**Goal**
Repeat the entire listing exactly.
── Source excerpt
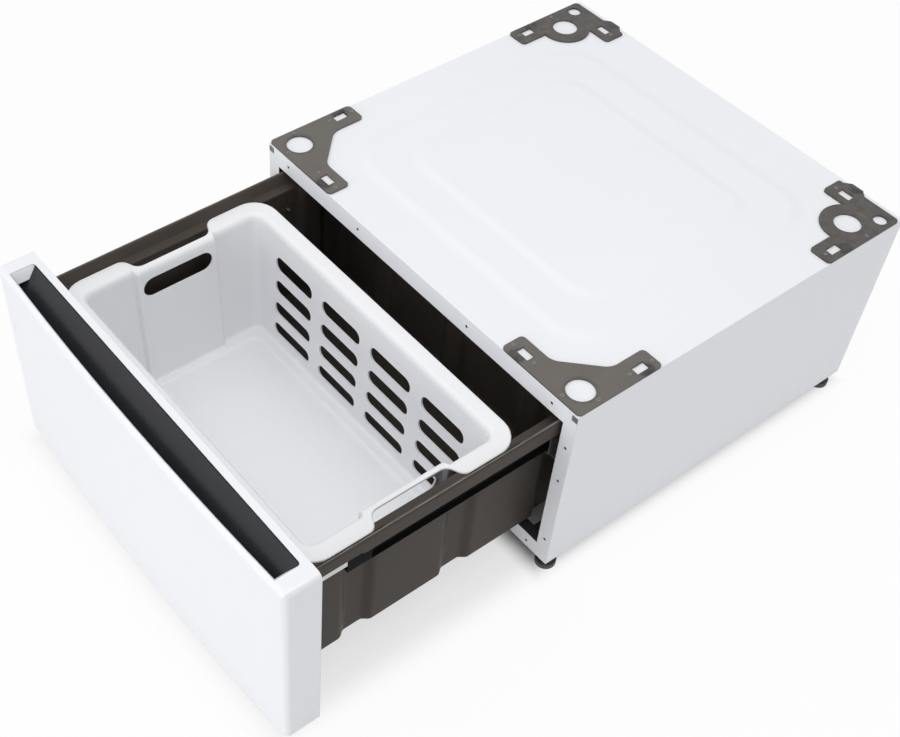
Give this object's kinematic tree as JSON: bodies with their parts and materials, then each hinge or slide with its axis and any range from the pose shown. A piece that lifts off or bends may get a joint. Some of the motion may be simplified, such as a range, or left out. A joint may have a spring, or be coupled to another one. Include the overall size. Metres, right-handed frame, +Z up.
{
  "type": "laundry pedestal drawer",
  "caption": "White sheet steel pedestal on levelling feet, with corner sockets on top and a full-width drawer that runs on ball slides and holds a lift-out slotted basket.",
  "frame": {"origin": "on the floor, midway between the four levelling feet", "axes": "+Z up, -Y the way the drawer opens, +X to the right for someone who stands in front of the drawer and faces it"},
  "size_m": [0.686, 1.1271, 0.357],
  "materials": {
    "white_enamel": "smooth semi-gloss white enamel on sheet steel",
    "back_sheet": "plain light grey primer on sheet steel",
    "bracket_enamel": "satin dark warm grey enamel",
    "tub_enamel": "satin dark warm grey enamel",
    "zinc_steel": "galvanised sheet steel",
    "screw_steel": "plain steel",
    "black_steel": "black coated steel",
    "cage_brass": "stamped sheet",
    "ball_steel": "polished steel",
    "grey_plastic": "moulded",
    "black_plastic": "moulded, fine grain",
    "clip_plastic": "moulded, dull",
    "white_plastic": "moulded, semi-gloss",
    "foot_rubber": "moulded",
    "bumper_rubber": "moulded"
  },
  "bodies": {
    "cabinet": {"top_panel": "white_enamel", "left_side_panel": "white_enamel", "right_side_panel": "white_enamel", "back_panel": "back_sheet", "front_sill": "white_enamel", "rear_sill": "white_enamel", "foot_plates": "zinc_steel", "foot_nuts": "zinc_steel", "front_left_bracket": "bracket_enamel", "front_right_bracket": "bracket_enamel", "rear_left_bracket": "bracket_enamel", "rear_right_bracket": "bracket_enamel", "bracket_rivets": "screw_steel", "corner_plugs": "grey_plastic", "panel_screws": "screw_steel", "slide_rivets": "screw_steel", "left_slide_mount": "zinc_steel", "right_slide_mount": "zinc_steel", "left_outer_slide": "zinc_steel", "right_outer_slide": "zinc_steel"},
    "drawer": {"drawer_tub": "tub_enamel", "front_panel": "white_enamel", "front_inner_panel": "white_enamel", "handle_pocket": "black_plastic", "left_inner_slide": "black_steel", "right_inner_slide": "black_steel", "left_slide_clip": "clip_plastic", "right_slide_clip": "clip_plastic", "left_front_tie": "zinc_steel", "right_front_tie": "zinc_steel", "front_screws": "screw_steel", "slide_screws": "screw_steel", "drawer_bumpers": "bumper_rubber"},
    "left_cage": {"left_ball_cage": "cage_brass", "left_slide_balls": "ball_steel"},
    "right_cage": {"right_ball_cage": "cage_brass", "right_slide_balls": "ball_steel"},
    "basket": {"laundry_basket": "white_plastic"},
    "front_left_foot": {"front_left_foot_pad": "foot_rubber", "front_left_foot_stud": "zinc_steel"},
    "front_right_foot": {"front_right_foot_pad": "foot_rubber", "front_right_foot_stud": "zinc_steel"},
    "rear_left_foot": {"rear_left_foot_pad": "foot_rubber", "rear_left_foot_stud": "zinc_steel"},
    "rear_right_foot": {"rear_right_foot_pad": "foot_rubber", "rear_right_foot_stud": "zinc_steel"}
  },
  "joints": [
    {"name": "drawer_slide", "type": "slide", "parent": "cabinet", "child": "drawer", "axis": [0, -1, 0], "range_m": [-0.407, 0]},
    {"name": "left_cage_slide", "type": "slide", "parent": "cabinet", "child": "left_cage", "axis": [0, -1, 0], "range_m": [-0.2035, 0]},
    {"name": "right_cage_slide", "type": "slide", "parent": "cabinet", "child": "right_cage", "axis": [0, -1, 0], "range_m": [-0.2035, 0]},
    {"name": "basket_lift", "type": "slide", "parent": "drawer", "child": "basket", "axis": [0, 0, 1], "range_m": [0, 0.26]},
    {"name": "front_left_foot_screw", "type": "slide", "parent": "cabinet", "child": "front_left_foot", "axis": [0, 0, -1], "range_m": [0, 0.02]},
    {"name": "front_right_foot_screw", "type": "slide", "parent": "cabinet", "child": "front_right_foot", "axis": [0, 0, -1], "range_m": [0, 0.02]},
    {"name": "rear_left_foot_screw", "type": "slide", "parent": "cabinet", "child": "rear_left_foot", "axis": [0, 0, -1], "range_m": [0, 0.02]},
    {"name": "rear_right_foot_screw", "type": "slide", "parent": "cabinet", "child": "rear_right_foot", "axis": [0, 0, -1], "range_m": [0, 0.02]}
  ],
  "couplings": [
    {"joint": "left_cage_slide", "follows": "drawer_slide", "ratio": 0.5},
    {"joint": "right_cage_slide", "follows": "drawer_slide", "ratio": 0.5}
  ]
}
────
**In response**
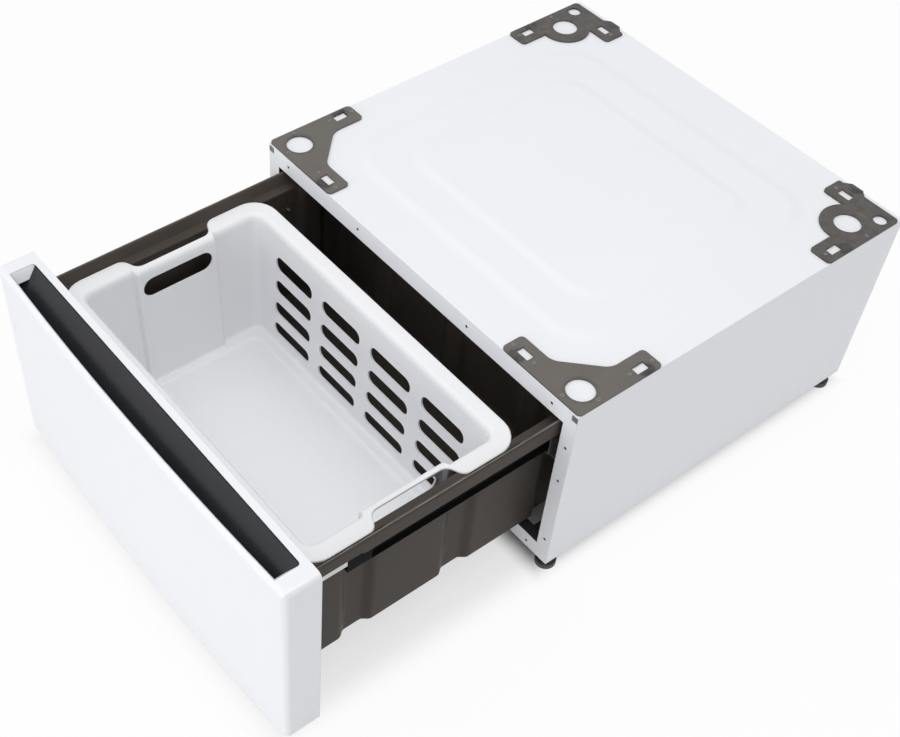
Give this object's kinematic tree as JSON: bodies with their parts and materials, then each hinge or slide with its axis and any range from the pose shown. A piece that lifts off or bends may get a joint. Some of the motion may be simplified, such as a range, or left out. A joint may have a spring, or be coupled to another one. Include the overall size. Metres, right-handed frame, +Z up.
{
  "type": "laundry pedestal drawer",
  "caption": "White sheet steel pedestal on levelling feet, with corner sockets on top and a full-width drawer that runs on ball slides and holds a lift-out slotted basket.",
  "frame": {"origin": "on the floor, midway between the four levelling feet", "axes": "+Z up, -Y the way the drawer opens, +X to the right for someone who stands in front of the drawer and faces it"},
  "size_m": [0.686, 1.1271, 0.357],
  "materials": {
    "white_enamel": "smooth semi-gloss white enamel on sheet steel",
    "back_sheet": "plain light grey primer on sheet steel",
    "bracket_enamel": "satin dark warm grey enamel",
    "tub_enamel": "satin dark warm grey enamel",
    "zinc_steel": "galvanised sheet steel",
    "screw_steel": "plain steel",
    "black_steel": "black coated steel",
    "cage_brass": "stamped sheet",
    "ball_steel": "polished steel",
    "grey_plastic": "moulded",
    "black_plastic": "moulded, fine grain",
    "clip_plastic": "moulded, dull",
    "white_plastic": "moulded, semi-gloss",
    "foot_rubber": "moulded",
    "bumper_rubber": "moulded"
  },
  "bodies": {
    "cabinet": {"top_panel": "white_enamel", "left_side_panel": "white_enamel", "right_side_panel": "white_enamel", "back_panel": "back_sheet", "front_sill": "white_enamel", "rear_sill": "white_enamel", "foot_plates": "zinc_steel", "foot_nuts": "zinc_steel", "front_left_bracket": "bracket_enamel", "front_right_bracket": "bracket_enamel", "rear_left_bracket": "bracket_enamel", "rear_right_bracket": "bracket_enamel", "bracket_rivets": "screw_steel", "corner_plugs": "grey_plastic", "panel_screws": "screw_steel", "slide_rivets": "screw_steel", "left_slide_mount": "zinc_steel", "right_slide_mount": "zinc_steel", "left_outer_slide": "zinc_steel", "right_outer_slide": "zinc_steel"},
    "drawer": {"drawer_tub": "tub_enamel", "front_panel": "white_enamel", "front_inner_panel": "white_enamel", "handle_pocket": "black_plastic", "left_inner_slide": "black_steel", "right_inner_slide": "black_steel", "left_slide_clip": "clip_plastic", "right_slide_clip": "clip_plastic", "left_front_tie": "zinc_steel", "right_front_tie": "zinc_steel", "front_screws": "screw_steel", "slide_screws": "screw_steel", "drawer_bumpers": "bumper_rubber"},
    "left_cage": {"left_ball_cage": "cage_brass", "left_slide_balls": "ball_steel"},
    "right_cage": {"right_ball_cage": "cage_brass", "right_slide_balls": "ball_steel"},
    "basket": {"laundry_basket": "white_plastic"},
    "front_left_foot": {"front_left_foot_pad": "foot_rubber", "front_left_foot_stud": "zinc_steel"},
    "front_right_foot": {"front_right_foot_pad": "foot_rubber", "front_right_foot_stud": "zinc_steel"},
    "rear_left_foot": {"rear_left_foot_pad": "foot_rubber", "rear_left_foot_stud": "zinc_steel"},
    "rear_right_foot": {"rear_right_foot_pad": "foot_rubber", "rear_right_foot_stud": "zinc_steel"}
  },
  "joints": [
    {"name": "drawer_slide", "type": "slide", "parent": "cabinet", "child": "drawer", "axis": [0, -1, 0], "range_m": [-0.407, 0]},
    {"name": "left_cage_slide", "type": "slide", "parent": "cabinet", "child": "left_cage", "axis": [0, -1, 0], "range_m": [-0.2035, 0]},
    {"name": "right_cage_slide", "type": "slide", "parent": "cabinet", "child": "right_cage", "axis": [0, -1, 0], "range_m": [-0.2035, 0]},
    {"name": "basket_lift", "type": "slide", "parent": "drawer", "child": "basket", "axis": [0, 0, 1], "range_m": [0, 0.26]},
    {"name": "front_left_foot_screw", "type": "slide", "parent": "cabinet", "child": "front_left_foot", "axis": [0, 0, -1], "range_m": [0, 0.02]},
    {"name": "front_right_foot_screw", "type": "slide", "parent": "cabinet", "child": "front_right_foot", "axis": [0, 0, -1], "range_m": [0, 0.02]},
    {"name": "rear_left_foot_screw", "type": "slide", "parent": "cabinet", "child": "rear_left_foot", "axis": [0, 0, -1], "range_m": [0, 0.02]},
    {"name": "rear_right_foot_screw", "type": "slide", "parent": "cabinet", "child": "rear_right_foot", "axis": [0, 0, -1], "range_m": [0, 0.02]}
  ],
  "couplings": [
    {"joint": "left_cage_slide", "follows": "drawer_slide", "ratio": 0.5},
    {"joint": "right_cage_slide", "follows": "drawer_slide", "ratio": 0.5}
  ]
}